# Korilia



## sick of chiclids (May 25, 2010)

i touched on it in piranha disscusion, but wanted to get some oppinions.

right now i'm running a cheap quiet one 1200. it's 300gph and i like the amount of flow... the suction cups blow though. i can only run it under supervision, otherwise the suction cups give, it falls and blows sand all over the place. i understand that i'm talking about a pump, as opposed to a powerhead. that's why i'm asking. the pump shoots a "jet" as opposed to a powerheads "wide" flow. i know i will need more gph with the korilia than i have with my quiet one. for those of you that don't know... i have a 5' 110g with 7 sub adult RBP. i'm looking at the korilia evo series. my tank is just fish, water, and sand... no plants or driftwood. what gph/model would you suggest? luckly my lfs is about the same price as online so i get to support them


----------



## Inflade (Mar 24, 2006)

I would suggest a number 4, seeing as you have an existing canister, and will be adding another one. They move about 1200 gph in a nice wide current.


----------



## CLUSTER ONE (Aug 2, 2006)

I'd do at least 4. I have a 4 in my 125 and it's good for circulation. The 1200gph is not neary as overpowering as it may seem. I think a 5-6 would even be fine if you want a bit of power instead of just circulation.


----------



## jp80911 (Apr 3, 2008)

I use HK4 in 75g with FX5, in a 5ft tank I would want a little more current, the new evo has 1400gph if you don't want too much current.

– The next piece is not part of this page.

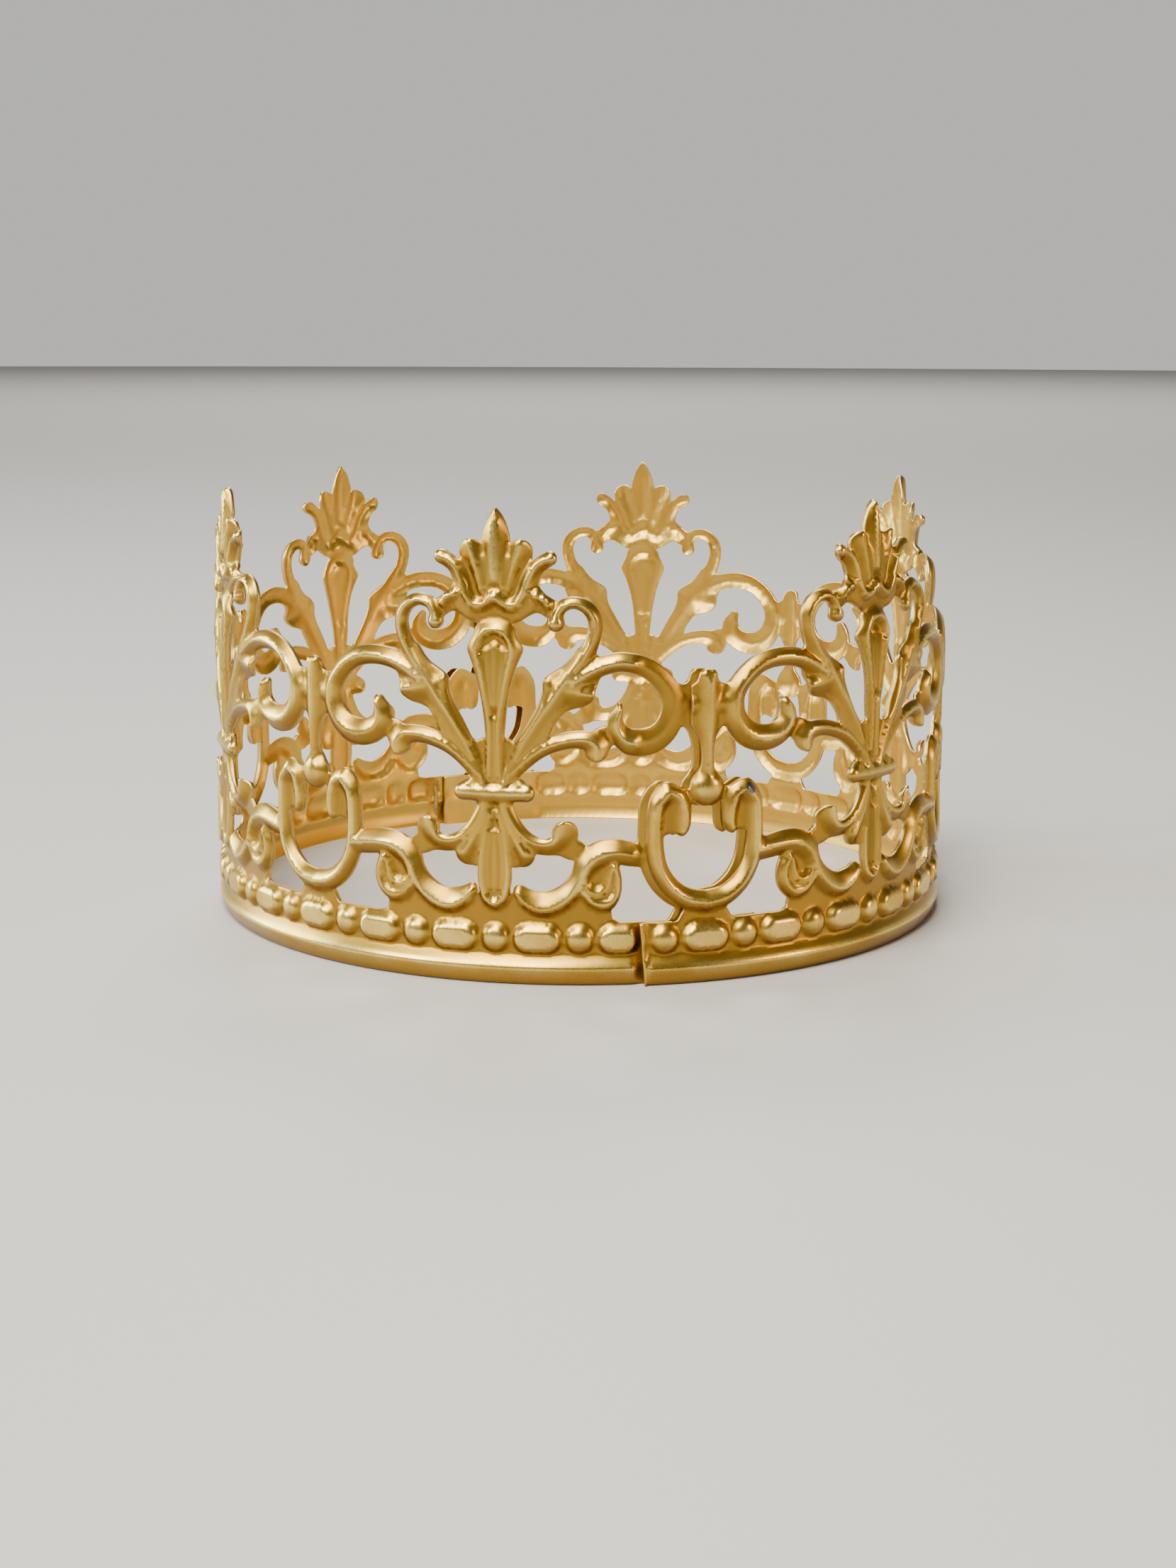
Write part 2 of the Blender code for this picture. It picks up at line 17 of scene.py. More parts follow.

HK5 would be good too.


----------



## sick of chiclids (May 25, 2010)

thanks guys!







4 it is


----------



## Sacrifice (Sep 24, 2006)

What kind of price are you looking at with that Koralia 4? I'm seeing them online from $45-$60.


----------



## HGI (Oct 27, 2009)

I have a #4 in my 6' tank, the p's love it.


----------



## sick of chiclids (May 25, 2010)

i think the 4 is 55.00ish at lfs. 10 bucks more... i'll support the local guy


----------



## HGI (Oct 27, 2009)

Yea it was $10 more at my local store(I paid $60ish), and I rather support him than pet smart.


----------



## CLUSTER ONE (Aug 2, 2006)

I think I got my K4 a while back on sale for about 50$


----------



## Joe.G (Dec 20, 2010)

http://www.marineandreef.com/Hydor_Koralia_Evolution_Pump_Powerhead_s/615.htm Found this still not sure which I want.


----------